(WRITTEN EXERCISE):
Write out, precisely and in full, each line of the material.

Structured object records
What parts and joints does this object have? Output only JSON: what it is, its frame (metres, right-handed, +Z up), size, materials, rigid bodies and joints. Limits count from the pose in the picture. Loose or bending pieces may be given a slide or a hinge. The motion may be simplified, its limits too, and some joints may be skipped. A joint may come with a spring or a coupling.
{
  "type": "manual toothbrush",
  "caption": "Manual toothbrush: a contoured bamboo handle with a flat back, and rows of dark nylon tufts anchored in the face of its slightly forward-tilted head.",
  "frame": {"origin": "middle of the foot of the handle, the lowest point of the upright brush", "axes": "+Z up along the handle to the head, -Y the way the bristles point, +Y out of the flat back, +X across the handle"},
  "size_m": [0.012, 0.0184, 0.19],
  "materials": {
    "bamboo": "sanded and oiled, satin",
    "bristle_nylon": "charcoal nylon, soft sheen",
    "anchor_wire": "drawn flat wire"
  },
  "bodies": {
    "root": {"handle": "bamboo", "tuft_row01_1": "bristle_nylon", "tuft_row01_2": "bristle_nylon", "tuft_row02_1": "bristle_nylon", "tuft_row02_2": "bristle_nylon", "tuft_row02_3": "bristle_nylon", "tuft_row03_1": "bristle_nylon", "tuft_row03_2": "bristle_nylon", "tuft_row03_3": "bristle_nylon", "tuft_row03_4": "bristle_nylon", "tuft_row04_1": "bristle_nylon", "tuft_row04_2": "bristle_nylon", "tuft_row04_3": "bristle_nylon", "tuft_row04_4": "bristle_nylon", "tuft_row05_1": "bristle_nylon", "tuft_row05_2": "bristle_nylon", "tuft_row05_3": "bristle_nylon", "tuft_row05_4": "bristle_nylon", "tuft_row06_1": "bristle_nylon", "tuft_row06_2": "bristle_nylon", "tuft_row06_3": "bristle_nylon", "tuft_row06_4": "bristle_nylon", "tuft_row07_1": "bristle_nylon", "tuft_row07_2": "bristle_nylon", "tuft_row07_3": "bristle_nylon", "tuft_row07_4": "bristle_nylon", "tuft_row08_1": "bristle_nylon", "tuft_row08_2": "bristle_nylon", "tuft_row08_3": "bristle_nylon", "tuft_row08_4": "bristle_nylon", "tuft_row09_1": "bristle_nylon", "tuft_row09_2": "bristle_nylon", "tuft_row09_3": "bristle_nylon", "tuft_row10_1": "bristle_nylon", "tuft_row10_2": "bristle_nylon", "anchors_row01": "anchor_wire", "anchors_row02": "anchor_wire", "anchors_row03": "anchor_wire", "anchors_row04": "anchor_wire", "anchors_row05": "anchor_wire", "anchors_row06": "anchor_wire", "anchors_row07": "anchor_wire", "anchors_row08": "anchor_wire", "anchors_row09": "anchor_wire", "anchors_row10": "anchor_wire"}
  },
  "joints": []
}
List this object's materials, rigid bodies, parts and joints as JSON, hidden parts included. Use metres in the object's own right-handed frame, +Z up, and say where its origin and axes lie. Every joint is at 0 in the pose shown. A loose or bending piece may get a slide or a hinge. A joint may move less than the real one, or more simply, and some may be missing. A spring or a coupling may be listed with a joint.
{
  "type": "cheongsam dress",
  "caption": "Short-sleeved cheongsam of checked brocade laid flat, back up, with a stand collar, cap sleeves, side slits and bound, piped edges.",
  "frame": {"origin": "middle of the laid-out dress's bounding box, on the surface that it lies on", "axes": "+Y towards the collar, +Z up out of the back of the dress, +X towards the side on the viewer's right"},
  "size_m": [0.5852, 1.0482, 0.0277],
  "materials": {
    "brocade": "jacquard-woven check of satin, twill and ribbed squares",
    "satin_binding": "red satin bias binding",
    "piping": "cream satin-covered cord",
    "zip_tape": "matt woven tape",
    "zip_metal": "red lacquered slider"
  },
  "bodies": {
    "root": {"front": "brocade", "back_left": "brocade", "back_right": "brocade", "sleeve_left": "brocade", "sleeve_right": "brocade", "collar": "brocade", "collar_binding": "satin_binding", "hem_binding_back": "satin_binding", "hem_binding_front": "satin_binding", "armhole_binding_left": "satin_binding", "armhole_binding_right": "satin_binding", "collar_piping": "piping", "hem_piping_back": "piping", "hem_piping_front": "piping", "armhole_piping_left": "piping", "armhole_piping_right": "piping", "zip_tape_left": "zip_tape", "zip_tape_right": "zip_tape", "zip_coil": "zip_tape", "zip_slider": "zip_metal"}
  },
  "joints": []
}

(RESPONSE):
What parts and joints does this object have? Output only JSON: what it is, its frame (metres, right-handed, +Z up), size, materials, rigid bodies and joints. Limits count from the pose in the picture. Loose or bending pieces may be given a slide or a hinge. The motion may be simplified, its limits too, and some joints may be skipped. A joint may come with a spring or a coupling.
{
  "type": "manual toothbrush",
  "caption": "Manual toothbrush: a contoured bamboo handle with a flat back, and rows of dark nylon tufts anchored in the face of its slightly forward-tilted head.",
  "frame": {"origin": "middle of the foot of the handle, the lowest point of the upright brush", "axes": "+Z up along the handle to the head, -Y the way the bristles point, +Y out of the flat back, +X across the handle"},
  "size_m": [0.012, 0.0184, 0.19],
  "materials": {
    "bamboo": "sanded and oiled, satin",
    "bristle_nylon": "charcoal nylon, soft sheen",
    "anchor_wire": "drawn flat wire"
  },
  "bodies": {
    "root": {"handle": "bamboo", "tuft_row01_1": "bristle_nylon", "tuft_row01_2": "bristle_nylon", "tuft_row02_1": "bristle_nylon", "tuft_row02_2": "bristle_nylon", "tuft_row02_3": "bristle_nylon", "tuft_row03_1": "bristle_nylon", "tuft_row03_2": "bristle_nylon", "tuft_row03_3": "bristle_nylon", "tuft_row03_4": "bristle_nylon", "tuft_row04_1": "bristle_nylon", "tuft_row04_2": "bristle_nylon", "tuft_row04_3": "bristle_nylon", "tuft_row04_4": "bristle_nylon", "tuft_row05_1": "bristle_nylon", "tuft_row05_2": "bristle_nylon", "tuft_row05_3": "bristle_nylon", "tuft_row05_4": "bristle_nylon", "tuft_row06_1": "bristle_nylon", "tuft_row06_2": "bristle_nylon", "tuft_row06_3": "bristle_nylon", "tuft_row06_4": "bristle_nylon", "tuft_row07_1": "bristle_nylon", "tuft_row07_2": "bristle_nylon", "tuft_row07_3": "bristle_nylon", "tuft_row07_4": "bristle_nylon", "tuft_row08_1": "bristle_nylon", "tuft_row08_2": "bristle_nylon", "tuft_row08_3": "bristle_nylon", "tuft_row08_4": "bristle_nylon", "tuft_row09_1": "bristle_nylon", "tuft_row09_2": "bristle_nylon", "tuft_row09_3": "bristle_nylon", "tuft_row10_1": "bristle_nylon", "tuft_row10_2": "bristle_nylon", "anchors_row01": "anchor_wire", "anchors_row02": "anchor_wire", "anchors_row03": "anchor_wire", "anchors_row04": "anchor_wire", "anchors_row05": "anchor_wire", "anchors_row06": "anchor_wire", "anchors_row07": "anchor_wire", "anchors_row08": "anchor_wire", "anchors_row09": "anchor_wire", "anchors_row10": "anchor_wire"}
  },
  "joints": []
}
List this object's materials, rigid bodies, parts and joints as JSON, hidden parts included. Use metres in the object's own right-handed frame, +Z up, and say where its origin and axes lie. Every joint is at 0 in the pose shown. A loose or bending piece may get a slide or a hinge. A joint may move less than the real one, or more simply, and some may be missing. A spring or a coupling may be listed with a joint.
{
  "type": "cheongsam dress",
  "caption": "Short-sleeved cheongsam of checked brocade laid flat, back up, with a stand collar, cap sleeves, side slits and bound, piped edges.",
  "frame": {"origin": "middle of the laid-out dress's bounding box, on the surface that it lies on", "axes": "+Y towards the collar, +Z up out of the back of the dress, +X towards the side on the viewer's right"},
  "size_m": [0.5852, 1.0482, 0.0277],
  "materials": {
    "brocade": "jacquard-woven check of satin, twill and ribbed squares",
    "satin_binding": "red satin bias binding",
    "piping": "cream satin-covered cord",
    "zip_tape": "matt woven tape",
    "zip_metal": "red lacquered slider"
  },
  "bodies": {
    "root": {"front": "brocade", "back_left": "brocade", "back_right": "brocade", "sleeve_left": "brocade", "sleeve_right": "brocade", "collar": "brocade", "collar_binding": "satin_binding", "hem_binding_back": "satin_binding", "hem_binding_front": "satin_binding", "armhole_binding_left": "satin_binding", "armhole_binding_right": "satin_binding", "collar_piping": "piping", "hem_piping_back": "piping", "hem_piping_front": "piping", "armhole_piping_left": "piping", "armhole_piping_right": "piping", "zip_tape_left": "zip_tape", "zip_tape_right": "zip_tape", "zip_coil": "zip_tape", "zip_slider": "zip_metal"}
  },
  "joints": []
}